Sixes may also respond to their fear and anxiety by impulsively confronting it— defying their fear in the effort to be free of it.
There are feelings of pain, loss, deprivation, and general anxiety that Sevens would like to stay clear of as much as possible. To cope with these feelings, Sevens keep their minds occupied with exciting possibilities and options— as long as they have something stimulating to anticipate, Sevens feel that they can distract themselves from their fears. Sevens, in most cases, do not stop merely at thinking about these options, however.

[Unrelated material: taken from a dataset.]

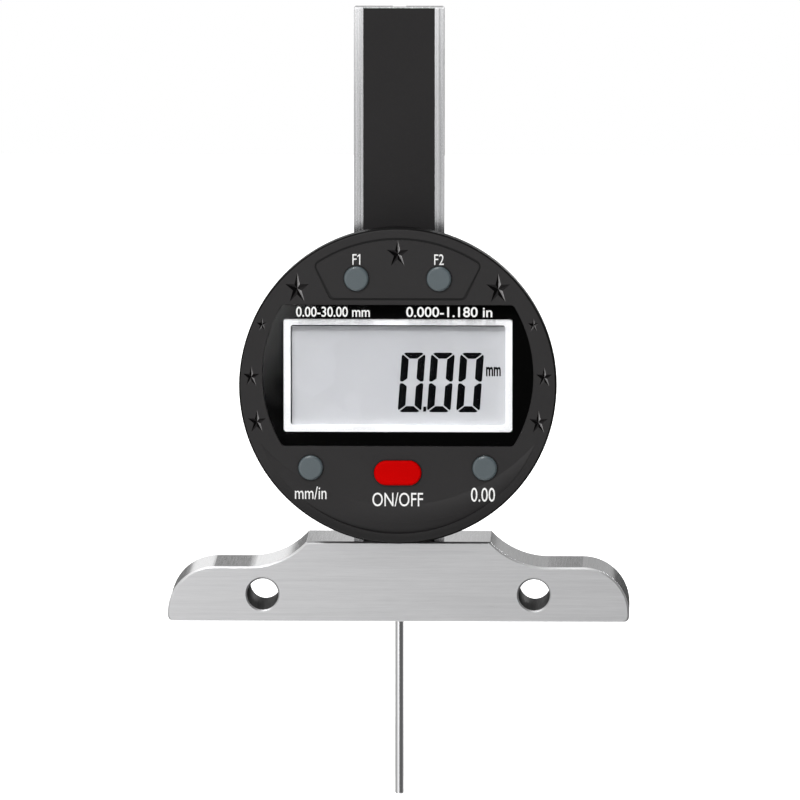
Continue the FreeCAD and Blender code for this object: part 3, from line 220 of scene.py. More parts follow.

As much as possible they attempt to actually do as many of their options as they can. Thus, Sevens can be found staying on the go, pursuing one experience after another, and keeping themselves entertained and engaged with their many ideas and activities. One of the two types adjacent to your basic type is called your wing. Your basic type dominates your overall personality, while the wing complements it and adds important, sometimes contradictory, elements to your total personality.
For example, if you are a personality type Nine, you will likely have either a One-wing or an Eight-wing, and your personality as a whole can best be understood by considering the traits of the Nine as they uniquely blend with the traits of either the One or the Eight.